- _WHAT YOU HAVE TO DO_
Your task is to print all of the data word for word.

—————

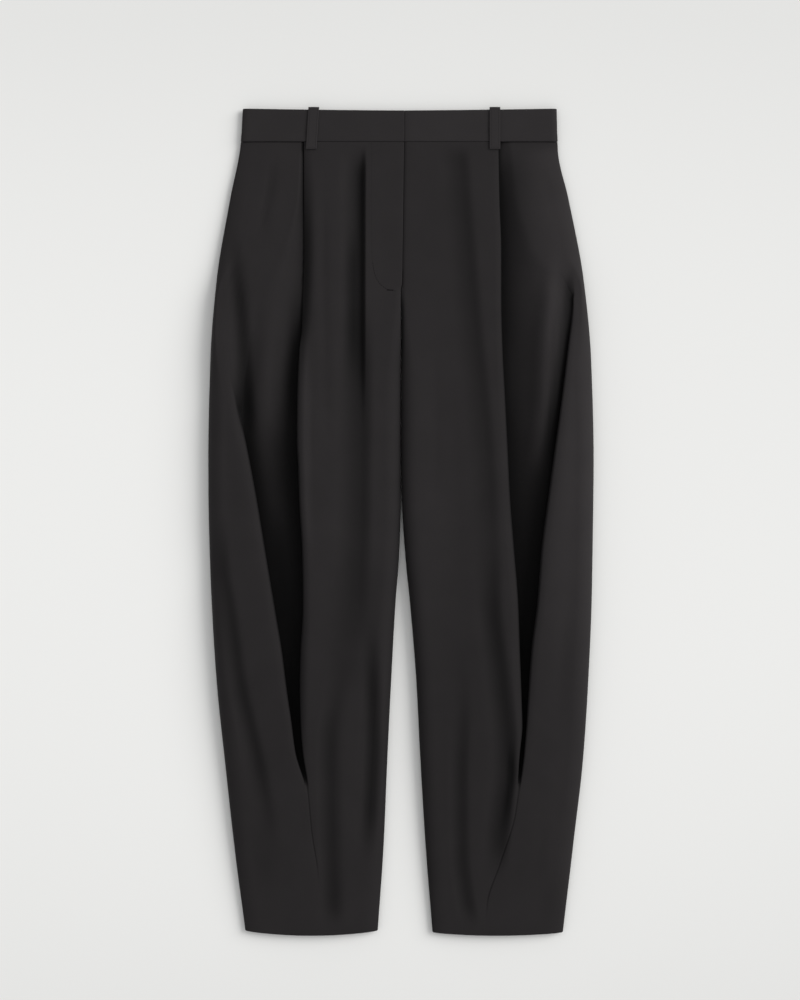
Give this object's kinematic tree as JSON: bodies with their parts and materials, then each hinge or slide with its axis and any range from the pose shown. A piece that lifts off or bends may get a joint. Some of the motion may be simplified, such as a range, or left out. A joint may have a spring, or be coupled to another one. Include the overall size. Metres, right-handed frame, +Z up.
{
  "type": "barrel leg trousers",
  "caption": "Tailored trousers laid flat, front up, with legs that swell at the thigh, a deep open pleat and tuck on each front, a fly, a plain waistband and belt loops.",
  "frame": {"origin": "centre of the footprint, on the surface that the trousers lie on", "axes": "+Z up from that surface, out of the front; +Y from the hems to the waist; +X to the wearer's left"},
  "size_m": [0.466, 1.0018, 0.025],
  "materials": {
    "front_cloth": "dull fine worsted, charcoal black",
    "back_cloth": "dull fine worsted, charcoal black",
    "waistband_cloth": "dull fine worsted, charcoal black, firmly pressed",
    "belt_loop_cloth": "dull fine worsted, charcoal black, edge-stitched"
  },
  "bodies": {
    "root": {"front_right": "front_cloth", "front_left": "front_cloth", "back_right": "back_cloth", "back_left": "back_cloth", "waistband_front_right": "waistband_cloth", "waistband_front_left": "waistband_cloth", "waistband_back": "waistband_cloth", "belt_loop_front_right": "belt_loop_cloth", "belt_loop_front_left": "belt_loop_cloth", "belt_loop_back_right": "belt_loop_cloth", "belt_loop_back_left": "belt_loop_cloth", "belt_loop_back_centre": "belt_loop_cloth"}
  },
  "joints": []
}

—————

- _WRITTEN RESPONSE_
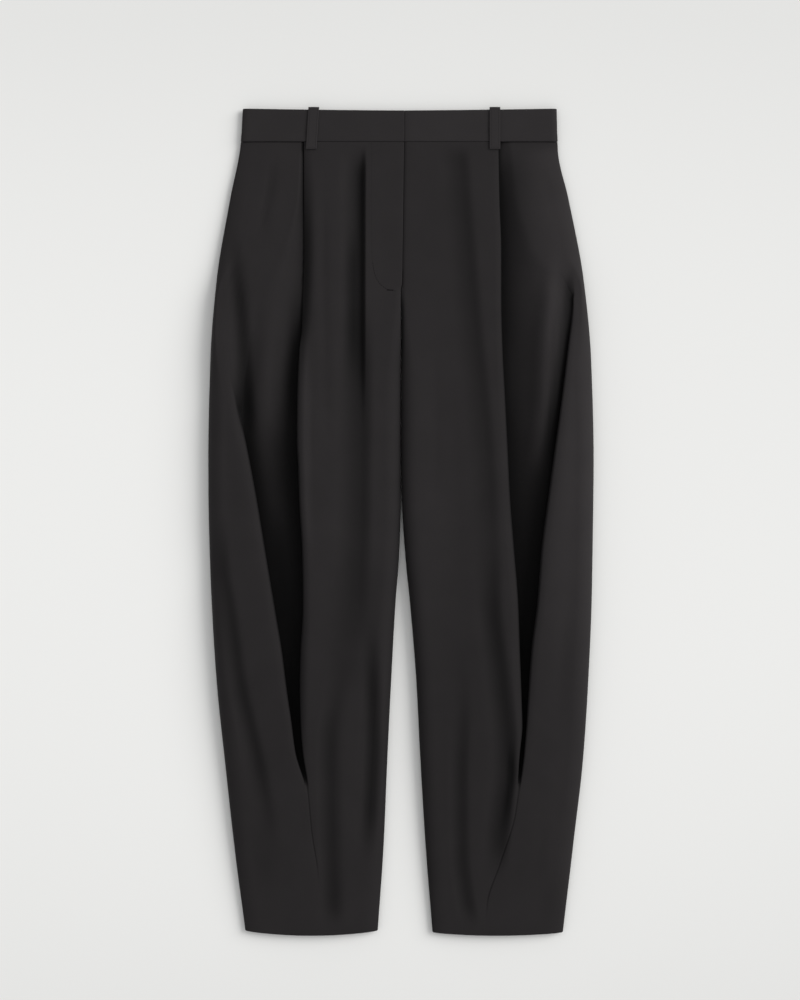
Give this object's kinematic tree as JSON: bodies with their parts and materials, then each hinge or slide with its axis and any range from the pose shown. A piece that lifts off or bends may get a joint. Some of the motion may be simplified, such as a range, or left out. A joint may have a spring, or be coupled to another one. Include the overall size. Metres, right-handed frame, +Z up.
{
  "type": "barrel leg trousers",
  "caption": "Tailored trousers laid flat, front up, with legs that swell at the thigh, a deep open pleat and tuck on each front, a fly, a plain waistband and belt loops.",
  "frame": {"origin": "centre of the footprint, on the surface that the trousers lie on", "axes": "+Z up from that surface, out of the front; +Y from the hems to the waist; +X to the wearer's left"},
  "size_m": [0.466, 1.0018, 0.025],
  "materials": {
    "front_cloth": "dull fine worsted, charcoal black",
    "back_cloth": "dull fine worsted, charcoal black",
    "waistband_cloth": "dull fine worsted, charcoal black, firmly pressed",
    "belt_loop_cloth": "dull fine worsted, charcoal black, edge-stitched"
  },
  "bodies": {
    "root": {"front_right": "front_cloth", "front_left": "front_cloth", "back_right": "back_cloth", "back_left": "back_cloth", "waistband_front_right": "waistband_cloth", "waistband_front_left": "waistband_cloth", "waistband_back": "waistband_cloth", "belt_loop_front_right": "belt_loop_cloth", "belt_loop_front_left": "belt_loop_cloth", "belt_loop_back_right": "belt_loop_cloth", "belt_loop_back_left": "belt_loop_cloth", "belt_loop_back_centre": "belt_loop_cloth"}
  },
  "joints": []
}